We didn’t even get a name until the second half of last season. Now we know the killer’s identity. I’m enjoying the blend of crime-solving with the feel of a horror movie, so I’ll accept it for now and see where the writers are going to take us. The first season had me so enthralled that I got through it quickly enough to watch the season two premiere last week.
The writers are keeping us on our toes with the mystery, and that’s not even mentioning that John (Luke Evans) is getting married. Sarah may be right. He’s being bought. I can’t see anything he has in common with Violet. He’s a socialite, and she acted like he was so beneath her and that she’s grooming him to be more civilized. I’m waiting for John to wake up and realize not only is Violet not good for him, but her godfather is also even worse.

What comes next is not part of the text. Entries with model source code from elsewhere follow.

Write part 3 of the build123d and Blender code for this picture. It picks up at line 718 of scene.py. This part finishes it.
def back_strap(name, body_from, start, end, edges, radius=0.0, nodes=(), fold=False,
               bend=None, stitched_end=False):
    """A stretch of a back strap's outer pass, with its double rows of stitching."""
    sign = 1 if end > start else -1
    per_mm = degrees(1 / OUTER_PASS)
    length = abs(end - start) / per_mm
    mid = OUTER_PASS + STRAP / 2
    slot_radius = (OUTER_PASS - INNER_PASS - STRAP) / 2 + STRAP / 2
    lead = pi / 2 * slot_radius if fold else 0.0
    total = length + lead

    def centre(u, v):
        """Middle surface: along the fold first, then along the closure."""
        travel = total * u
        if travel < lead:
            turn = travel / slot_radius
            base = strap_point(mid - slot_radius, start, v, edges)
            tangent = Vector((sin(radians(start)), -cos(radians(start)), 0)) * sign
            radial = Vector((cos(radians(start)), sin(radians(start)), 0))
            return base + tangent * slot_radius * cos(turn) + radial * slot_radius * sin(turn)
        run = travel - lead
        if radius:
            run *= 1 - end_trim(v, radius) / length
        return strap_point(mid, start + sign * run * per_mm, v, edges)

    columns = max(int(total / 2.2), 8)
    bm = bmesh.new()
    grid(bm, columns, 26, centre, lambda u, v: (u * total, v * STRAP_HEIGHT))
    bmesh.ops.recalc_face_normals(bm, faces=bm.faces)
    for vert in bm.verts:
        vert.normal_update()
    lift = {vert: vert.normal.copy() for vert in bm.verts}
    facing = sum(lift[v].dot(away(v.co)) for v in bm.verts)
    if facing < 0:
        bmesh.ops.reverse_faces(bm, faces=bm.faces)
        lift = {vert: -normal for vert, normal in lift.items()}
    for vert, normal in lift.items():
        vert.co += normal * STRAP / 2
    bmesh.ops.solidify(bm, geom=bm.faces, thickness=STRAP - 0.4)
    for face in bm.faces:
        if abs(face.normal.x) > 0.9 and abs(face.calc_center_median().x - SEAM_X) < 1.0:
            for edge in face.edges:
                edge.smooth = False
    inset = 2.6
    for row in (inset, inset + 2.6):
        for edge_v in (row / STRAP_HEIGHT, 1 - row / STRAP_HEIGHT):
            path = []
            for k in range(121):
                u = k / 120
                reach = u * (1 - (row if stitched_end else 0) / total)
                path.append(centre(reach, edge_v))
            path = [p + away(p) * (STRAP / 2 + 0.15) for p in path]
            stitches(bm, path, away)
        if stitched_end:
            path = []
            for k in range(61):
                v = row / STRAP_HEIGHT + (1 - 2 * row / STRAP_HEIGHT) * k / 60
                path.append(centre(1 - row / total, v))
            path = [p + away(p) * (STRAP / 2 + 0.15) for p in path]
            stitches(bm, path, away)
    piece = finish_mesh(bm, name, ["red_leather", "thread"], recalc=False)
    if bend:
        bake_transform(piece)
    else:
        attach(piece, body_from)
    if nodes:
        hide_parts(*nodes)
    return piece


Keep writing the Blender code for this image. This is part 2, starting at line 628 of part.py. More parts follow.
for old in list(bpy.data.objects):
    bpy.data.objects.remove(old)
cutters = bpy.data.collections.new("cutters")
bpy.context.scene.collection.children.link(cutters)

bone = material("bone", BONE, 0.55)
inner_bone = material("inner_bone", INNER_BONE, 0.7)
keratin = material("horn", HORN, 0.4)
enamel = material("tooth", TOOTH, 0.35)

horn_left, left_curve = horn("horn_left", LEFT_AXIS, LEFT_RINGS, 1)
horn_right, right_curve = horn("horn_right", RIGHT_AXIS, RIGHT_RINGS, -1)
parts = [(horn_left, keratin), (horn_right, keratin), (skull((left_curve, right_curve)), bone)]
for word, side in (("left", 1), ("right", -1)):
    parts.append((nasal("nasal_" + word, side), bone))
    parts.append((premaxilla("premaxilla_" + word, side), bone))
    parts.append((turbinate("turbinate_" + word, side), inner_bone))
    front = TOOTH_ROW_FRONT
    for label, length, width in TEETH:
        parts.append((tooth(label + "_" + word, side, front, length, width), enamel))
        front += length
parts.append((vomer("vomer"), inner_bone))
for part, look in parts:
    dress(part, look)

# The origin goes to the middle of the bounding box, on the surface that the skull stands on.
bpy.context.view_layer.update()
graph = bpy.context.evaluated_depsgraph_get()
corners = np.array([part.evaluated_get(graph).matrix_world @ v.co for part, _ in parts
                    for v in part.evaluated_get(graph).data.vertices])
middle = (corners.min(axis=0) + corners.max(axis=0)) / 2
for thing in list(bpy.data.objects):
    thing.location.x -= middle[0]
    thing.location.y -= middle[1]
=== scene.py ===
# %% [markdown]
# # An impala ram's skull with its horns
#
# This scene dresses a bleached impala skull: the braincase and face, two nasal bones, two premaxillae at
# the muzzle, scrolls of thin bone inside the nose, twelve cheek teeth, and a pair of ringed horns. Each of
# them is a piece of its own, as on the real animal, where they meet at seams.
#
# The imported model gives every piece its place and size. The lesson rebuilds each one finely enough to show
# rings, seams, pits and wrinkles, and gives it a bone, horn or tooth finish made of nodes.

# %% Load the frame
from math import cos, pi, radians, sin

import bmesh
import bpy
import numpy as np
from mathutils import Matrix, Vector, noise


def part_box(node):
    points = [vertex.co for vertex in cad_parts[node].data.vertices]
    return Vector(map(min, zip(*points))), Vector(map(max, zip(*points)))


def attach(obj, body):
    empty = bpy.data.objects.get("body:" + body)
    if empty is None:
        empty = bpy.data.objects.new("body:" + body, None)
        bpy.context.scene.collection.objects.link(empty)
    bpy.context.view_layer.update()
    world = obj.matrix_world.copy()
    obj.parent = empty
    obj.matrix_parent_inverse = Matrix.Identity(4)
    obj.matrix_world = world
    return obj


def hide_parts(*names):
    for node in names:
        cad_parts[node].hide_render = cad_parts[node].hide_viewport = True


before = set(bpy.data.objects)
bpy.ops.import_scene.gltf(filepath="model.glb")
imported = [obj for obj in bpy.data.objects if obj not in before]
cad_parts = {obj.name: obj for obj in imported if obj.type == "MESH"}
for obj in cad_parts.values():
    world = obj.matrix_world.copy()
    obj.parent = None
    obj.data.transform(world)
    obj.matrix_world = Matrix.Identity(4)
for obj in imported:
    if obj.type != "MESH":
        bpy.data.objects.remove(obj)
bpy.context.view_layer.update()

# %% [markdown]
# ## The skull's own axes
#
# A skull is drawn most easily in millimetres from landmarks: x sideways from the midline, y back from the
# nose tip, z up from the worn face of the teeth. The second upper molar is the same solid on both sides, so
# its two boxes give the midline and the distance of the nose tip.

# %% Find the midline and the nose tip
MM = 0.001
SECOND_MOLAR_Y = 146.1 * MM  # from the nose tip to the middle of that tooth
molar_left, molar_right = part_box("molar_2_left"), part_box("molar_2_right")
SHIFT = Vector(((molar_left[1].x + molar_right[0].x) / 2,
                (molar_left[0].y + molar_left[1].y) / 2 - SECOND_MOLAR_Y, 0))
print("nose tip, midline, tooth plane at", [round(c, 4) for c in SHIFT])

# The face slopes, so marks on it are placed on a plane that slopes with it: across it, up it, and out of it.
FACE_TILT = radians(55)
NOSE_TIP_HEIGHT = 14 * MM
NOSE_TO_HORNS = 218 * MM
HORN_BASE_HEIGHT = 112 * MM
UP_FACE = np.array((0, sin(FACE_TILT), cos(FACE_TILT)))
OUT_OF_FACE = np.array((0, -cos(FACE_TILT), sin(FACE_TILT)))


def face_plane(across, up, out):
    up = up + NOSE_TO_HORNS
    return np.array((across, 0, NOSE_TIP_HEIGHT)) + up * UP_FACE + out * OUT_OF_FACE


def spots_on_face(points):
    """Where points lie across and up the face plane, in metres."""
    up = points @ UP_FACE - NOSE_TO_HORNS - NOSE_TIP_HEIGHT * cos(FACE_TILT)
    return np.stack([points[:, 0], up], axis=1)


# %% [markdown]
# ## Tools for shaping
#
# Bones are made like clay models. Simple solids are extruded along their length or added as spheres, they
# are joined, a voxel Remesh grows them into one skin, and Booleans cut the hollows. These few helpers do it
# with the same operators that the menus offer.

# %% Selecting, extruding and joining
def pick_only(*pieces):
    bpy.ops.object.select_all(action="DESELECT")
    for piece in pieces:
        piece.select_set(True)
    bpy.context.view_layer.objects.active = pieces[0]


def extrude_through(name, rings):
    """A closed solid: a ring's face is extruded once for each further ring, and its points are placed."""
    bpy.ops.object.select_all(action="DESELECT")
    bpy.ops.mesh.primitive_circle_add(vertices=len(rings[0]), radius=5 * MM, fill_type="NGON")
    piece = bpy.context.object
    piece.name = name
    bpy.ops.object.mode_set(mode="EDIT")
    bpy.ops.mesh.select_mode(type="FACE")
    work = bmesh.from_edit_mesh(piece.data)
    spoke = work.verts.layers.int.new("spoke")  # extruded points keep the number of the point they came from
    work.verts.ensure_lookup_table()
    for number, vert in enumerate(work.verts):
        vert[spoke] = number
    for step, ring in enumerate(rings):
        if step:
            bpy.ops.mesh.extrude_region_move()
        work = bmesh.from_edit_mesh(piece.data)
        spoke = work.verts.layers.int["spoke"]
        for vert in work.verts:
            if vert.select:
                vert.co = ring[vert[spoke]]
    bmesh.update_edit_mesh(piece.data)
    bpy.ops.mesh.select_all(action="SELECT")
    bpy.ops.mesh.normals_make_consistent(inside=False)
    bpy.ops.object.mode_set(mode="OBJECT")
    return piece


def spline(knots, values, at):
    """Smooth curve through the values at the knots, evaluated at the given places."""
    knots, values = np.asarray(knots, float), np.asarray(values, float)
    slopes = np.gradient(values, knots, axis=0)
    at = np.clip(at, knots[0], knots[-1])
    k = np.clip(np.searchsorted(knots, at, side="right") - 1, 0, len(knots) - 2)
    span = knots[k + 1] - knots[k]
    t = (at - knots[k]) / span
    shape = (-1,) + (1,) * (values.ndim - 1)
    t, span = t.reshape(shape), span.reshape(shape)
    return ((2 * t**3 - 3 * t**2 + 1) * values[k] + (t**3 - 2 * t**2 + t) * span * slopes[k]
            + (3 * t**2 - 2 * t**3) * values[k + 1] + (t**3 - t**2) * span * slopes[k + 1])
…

While John is writing good journalism for The New York Times, his new godfather-in-law (btw, I didn’t even know that was a thing) is producing sensational pieces.
Sometimes you can forget that The Alienist is a period piece because you’re so wrapped up in the storyline. Still, occasionally it weaves in historical accounts, like the rise of yellow journalism. While it’s not the center of the story, it is apart of the overall NYC system at the time.
So far, I haven’t caught any historical inaccuracies in this show, though, I’m not checking all of them, just the ones that catch my eye.
What twists and turns do we have in store for us next?